Seidner's French was sufficiently expert for him to write for French Vogue, along with essays including his essay in Theatre de la Mode entitled "La repetition".

Seidner was of course as active a socialite as a career-photographer, with the proviso that his snobbery was of the preferable genre that pursues the artistically and intellectually gifted rather than merely rich or titled. Sitting at Cafe Flore, say, after the opening of the Picasso Museum, he greeted Paloma Picasso: "Oh Paloma, we've just been at your daddy's museum." Seidner ended up knowing his cultural obsessions simply by dint of wanting it enough. His friend the painter Ross Bleckner called Seidner:

The Energizer-Bunny. He had such amazing energy. He was always fascinated with art and artists, he loved contemporary work but was a formalist, a classicist. He was collecting art from an early age, trading, buying when he could. The fact that he had to make his living as a commercial photographer, well, perhaps he wasn't always thrilled by that.
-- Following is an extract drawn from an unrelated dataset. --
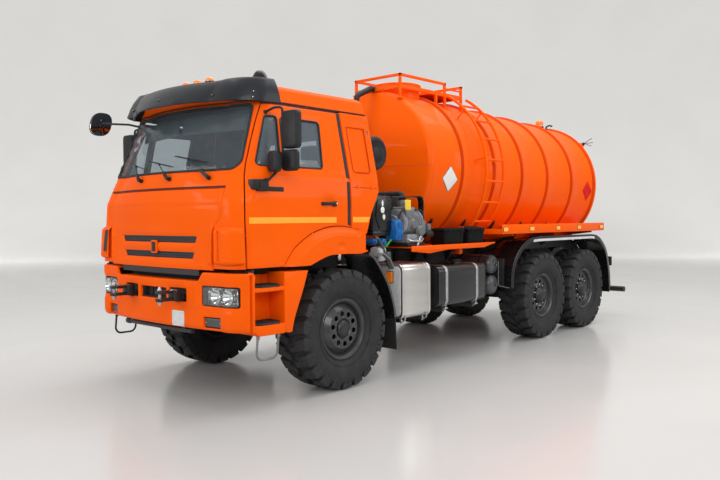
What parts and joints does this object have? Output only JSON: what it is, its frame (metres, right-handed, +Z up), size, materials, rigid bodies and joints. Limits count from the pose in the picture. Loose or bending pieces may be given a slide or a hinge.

Perhaps he always wanted to be taken more seriously as the artist he was.

Seidner was a member of the board of the Community Research Initiative on Aids and his portraits of celebrities with Aids were used in advertising for Aids research. But he also was scathing about "red-ribbon" platitudes, notably in an essay he wrote for The New Yorker in 1993.

Last year he was honoured with the Eisenstaedt Award for Portrait Photography by Columbia University whilst next year there will be a retrospective of his work at La Maison Europeene de la Photographie in Paris. Perhaps the best description of David Seidner's work comes from himself: "Little about photography is true of course, except that it serves up artifice and fantasy as truth. In these half-truths, we can only hope to ascertain glimpses of reality, reflections of a troubled or ideal world."

David Seidner, photographer and writer: born Los Angeles 1957; died Miami Beach, Florida 6 June 1999.